* START THE INPUT *

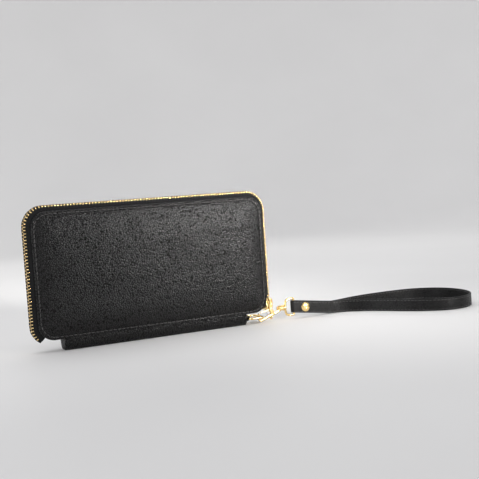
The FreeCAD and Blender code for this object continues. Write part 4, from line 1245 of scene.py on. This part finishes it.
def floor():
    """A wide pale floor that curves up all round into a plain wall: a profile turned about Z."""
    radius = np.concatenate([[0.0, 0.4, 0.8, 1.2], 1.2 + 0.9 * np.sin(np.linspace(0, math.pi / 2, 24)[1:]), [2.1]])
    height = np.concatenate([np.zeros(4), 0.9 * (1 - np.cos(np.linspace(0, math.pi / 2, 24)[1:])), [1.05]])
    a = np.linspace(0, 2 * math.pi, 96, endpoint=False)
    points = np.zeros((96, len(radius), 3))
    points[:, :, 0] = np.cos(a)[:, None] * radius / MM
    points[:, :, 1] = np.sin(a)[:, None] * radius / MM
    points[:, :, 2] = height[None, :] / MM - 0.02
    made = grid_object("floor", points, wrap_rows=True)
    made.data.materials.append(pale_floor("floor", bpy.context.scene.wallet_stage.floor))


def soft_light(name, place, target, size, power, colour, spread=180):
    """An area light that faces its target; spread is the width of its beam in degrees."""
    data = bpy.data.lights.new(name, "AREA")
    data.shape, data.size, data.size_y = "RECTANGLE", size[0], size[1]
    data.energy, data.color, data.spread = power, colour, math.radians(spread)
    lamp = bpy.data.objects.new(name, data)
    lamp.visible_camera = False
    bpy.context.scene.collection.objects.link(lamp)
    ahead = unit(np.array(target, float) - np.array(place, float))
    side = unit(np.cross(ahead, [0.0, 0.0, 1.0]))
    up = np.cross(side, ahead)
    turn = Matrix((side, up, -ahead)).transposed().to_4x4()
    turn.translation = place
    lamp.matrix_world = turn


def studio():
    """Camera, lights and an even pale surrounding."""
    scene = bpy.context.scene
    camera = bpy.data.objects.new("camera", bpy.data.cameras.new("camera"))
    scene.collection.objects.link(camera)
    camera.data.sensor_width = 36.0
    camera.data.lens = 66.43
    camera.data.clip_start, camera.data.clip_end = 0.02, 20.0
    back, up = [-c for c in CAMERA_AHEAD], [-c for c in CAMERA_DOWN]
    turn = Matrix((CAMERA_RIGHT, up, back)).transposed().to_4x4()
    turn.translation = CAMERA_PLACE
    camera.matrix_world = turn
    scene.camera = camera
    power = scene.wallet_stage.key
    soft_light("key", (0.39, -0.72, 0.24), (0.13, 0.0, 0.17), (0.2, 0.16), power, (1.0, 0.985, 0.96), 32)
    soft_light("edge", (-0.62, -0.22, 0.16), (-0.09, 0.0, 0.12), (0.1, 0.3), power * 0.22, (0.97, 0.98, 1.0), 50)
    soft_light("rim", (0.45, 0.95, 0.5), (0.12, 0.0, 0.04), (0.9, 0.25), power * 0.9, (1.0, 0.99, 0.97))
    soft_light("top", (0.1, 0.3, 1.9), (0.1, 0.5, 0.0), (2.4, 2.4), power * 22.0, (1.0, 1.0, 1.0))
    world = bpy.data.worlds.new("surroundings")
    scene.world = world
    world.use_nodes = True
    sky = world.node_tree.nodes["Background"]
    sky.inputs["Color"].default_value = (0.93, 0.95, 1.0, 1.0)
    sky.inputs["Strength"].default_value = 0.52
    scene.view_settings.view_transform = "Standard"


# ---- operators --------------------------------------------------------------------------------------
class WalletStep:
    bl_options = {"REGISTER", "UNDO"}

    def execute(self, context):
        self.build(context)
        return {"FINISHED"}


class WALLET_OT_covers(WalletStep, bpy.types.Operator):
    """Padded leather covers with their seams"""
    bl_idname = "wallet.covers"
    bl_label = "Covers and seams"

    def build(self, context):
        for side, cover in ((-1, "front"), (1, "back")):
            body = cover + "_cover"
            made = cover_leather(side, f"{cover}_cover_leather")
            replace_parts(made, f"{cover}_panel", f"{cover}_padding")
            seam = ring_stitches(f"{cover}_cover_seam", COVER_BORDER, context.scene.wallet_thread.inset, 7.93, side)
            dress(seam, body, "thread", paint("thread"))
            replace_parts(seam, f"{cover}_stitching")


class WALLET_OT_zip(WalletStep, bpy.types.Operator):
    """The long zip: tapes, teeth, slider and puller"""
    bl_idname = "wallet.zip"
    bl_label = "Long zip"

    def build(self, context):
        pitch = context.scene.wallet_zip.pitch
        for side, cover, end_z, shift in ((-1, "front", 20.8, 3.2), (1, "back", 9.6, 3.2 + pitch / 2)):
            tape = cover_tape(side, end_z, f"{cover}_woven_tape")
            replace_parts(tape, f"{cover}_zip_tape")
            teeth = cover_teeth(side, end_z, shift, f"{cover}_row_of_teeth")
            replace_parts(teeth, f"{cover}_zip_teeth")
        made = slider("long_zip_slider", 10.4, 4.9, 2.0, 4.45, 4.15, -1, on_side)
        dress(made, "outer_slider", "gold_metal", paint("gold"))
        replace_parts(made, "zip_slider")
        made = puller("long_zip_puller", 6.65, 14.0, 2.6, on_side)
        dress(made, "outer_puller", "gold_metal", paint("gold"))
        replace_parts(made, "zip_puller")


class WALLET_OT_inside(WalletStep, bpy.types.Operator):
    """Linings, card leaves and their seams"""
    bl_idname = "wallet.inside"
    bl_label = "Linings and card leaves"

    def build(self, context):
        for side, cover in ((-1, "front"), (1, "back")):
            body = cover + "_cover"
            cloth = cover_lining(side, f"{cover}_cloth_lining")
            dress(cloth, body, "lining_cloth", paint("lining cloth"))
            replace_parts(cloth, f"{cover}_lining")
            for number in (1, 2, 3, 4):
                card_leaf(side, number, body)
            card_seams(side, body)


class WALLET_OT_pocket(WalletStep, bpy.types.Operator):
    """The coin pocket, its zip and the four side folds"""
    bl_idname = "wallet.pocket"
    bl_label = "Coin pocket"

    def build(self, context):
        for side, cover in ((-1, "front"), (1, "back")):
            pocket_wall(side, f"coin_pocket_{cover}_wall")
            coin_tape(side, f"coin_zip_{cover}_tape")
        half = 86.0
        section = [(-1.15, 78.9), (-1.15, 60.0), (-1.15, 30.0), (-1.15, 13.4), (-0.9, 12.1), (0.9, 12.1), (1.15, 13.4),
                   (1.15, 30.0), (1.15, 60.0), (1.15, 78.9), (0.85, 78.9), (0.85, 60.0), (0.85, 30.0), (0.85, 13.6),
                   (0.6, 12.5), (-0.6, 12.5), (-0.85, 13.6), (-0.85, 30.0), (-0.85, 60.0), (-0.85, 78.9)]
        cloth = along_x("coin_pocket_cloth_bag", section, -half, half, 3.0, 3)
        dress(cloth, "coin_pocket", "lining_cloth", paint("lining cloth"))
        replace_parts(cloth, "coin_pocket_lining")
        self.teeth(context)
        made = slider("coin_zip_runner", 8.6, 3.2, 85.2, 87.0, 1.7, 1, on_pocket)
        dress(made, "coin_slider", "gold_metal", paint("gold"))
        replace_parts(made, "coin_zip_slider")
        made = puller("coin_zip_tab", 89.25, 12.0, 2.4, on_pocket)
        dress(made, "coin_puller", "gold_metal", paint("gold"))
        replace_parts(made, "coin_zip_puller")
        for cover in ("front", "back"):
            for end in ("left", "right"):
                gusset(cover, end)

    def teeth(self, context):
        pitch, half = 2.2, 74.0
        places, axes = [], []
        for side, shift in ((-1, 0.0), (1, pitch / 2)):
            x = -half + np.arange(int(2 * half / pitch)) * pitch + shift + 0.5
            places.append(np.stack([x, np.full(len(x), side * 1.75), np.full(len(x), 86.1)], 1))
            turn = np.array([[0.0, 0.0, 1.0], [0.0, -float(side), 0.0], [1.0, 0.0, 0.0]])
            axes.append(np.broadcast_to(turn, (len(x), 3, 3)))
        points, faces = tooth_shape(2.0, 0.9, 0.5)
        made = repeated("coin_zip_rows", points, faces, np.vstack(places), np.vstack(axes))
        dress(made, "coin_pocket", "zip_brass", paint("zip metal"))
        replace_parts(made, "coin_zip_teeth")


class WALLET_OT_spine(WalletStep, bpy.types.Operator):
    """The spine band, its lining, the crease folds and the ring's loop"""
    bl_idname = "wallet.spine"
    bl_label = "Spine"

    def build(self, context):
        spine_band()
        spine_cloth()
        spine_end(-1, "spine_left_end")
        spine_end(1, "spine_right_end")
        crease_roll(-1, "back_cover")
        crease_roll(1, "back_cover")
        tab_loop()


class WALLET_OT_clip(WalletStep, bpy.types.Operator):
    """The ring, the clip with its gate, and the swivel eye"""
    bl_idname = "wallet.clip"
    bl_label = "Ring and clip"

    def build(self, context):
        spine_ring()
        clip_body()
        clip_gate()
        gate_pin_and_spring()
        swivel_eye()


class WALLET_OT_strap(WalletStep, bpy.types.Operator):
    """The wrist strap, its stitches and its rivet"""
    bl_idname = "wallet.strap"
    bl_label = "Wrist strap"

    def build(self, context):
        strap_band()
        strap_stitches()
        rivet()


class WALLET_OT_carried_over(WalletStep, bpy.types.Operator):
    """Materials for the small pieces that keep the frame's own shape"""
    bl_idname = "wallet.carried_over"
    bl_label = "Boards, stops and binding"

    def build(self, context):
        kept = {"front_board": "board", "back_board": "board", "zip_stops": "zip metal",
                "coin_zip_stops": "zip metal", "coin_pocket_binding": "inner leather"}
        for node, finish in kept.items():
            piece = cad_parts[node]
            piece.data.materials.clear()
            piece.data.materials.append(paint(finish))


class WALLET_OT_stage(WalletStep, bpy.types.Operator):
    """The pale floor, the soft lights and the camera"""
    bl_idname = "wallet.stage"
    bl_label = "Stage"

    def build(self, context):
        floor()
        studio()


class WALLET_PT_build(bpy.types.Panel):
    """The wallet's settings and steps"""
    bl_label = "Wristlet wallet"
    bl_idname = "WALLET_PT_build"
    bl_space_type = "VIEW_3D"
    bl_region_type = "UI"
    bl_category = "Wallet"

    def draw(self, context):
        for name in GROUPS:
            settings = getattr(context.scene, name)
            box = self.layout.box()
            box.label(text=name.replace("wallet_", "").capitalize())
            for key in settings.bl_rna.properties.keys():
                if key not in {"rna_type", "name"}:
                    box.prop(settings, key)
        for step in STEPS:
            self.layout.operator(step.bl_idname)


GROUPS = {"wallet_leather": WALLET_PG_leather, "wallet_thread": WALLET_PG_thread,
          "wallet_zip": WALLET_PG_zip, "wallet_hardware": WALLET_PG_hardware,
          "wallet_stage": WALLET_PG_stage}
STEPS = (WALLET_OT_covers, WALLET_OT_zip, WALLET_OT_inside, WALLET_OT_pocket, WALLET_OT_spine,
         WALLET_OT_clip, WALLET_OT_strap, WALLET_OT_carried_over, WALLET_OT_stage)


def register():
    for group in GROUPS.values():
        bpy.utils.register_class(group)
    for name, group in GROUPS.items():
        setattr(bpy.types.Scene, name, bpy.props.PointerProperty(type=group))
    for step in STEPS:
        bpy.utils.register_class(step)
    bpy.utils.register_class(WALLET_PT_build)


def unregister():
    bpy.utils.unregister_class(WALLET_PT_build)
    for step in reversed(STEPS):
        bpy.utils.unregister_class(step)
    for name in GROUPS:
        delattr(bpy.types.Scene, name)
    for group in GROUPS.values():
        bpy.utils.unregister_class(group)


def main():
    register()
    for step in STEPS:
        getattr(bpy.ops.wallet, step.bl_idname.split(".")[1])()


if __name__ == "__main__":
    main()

* END THE INPUT *
* START THE INPUT *

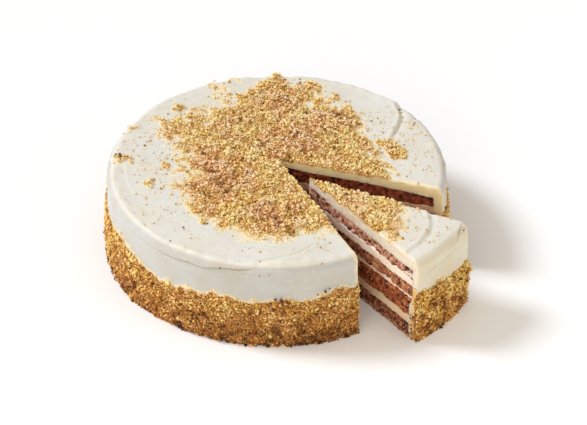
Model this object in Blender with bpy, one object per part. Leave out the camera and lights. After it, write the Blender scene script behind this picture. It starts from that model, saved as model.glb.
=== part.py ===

* END THE INPUT *

Return verbatim the lines that run from the line containing "The FreeCAD and" through the line containing "lamp.matrix_world = turn", inclusive.

The FreeCAD and Blender code for this object continues. Write part 4, from line 1245 of scene.py on. This part finishes it.
def floor():
    """A wide pale floor that curves up all round into a plain wall: a profile turned about Z."""
    radius = np.concatenate([[0.0, 0.4, 0.8, 1.2], 1.2 + 0.9 * np.sin(np.linspace(0, math.pi / 2, 24)[1:]), [2.1]])
    height = np.concatenate([np.zeros(4), 0.9 * (1 - np.cos(np.linspace(0, math.pi / 2, 24)[1:])), [1.05]])
    a = np.linspace(0, 2 * math.pi, 96, endpoint=False)
    points = np.zeros((96, len(radius), 3))
    points[:, :, 0] = np.cos(a)[:, None] * radius / MM
    points[:, :, 1] = np.sin(a)[:, None] * radius / MM
    points[:, :, 2] = height[None, :] / MM - 0.02
    made = grid_object("floor", points, wrap_rows=True)
    made.data.materials.append(pale_floor("floor", bpy.context.scene.wallet_stage.floor))


def soft_light(name, place, target, size, power, colour, spread=180):
    """An area light that faces its target; spread is the width of its beam in degrees."""
    data = bpy.data.lights.new(name, "AREA")
    data.shape, data.size, data.size_y = "RECTANGLE", size[0], size[1]
    data.energy, data.color, data.spread = power, colour, math.radians(spread)
    lamp = bpy.data.objects.new(name, data)
    lamp.visible_camera = False
    bpy.context.scene.collection.objects.link(lamp)
    ahead = unit(np.array(target, float) - np.array(place, float))
    side = unit(np.cross(ahead, [0.0, 0.0, 1.0]))
    up = np.cross(side, ahead)
    turn = Matrix((side, up, -ahead)).transposed().to_4x4()
    turn.translation = place
    lamp.matrix_world = turn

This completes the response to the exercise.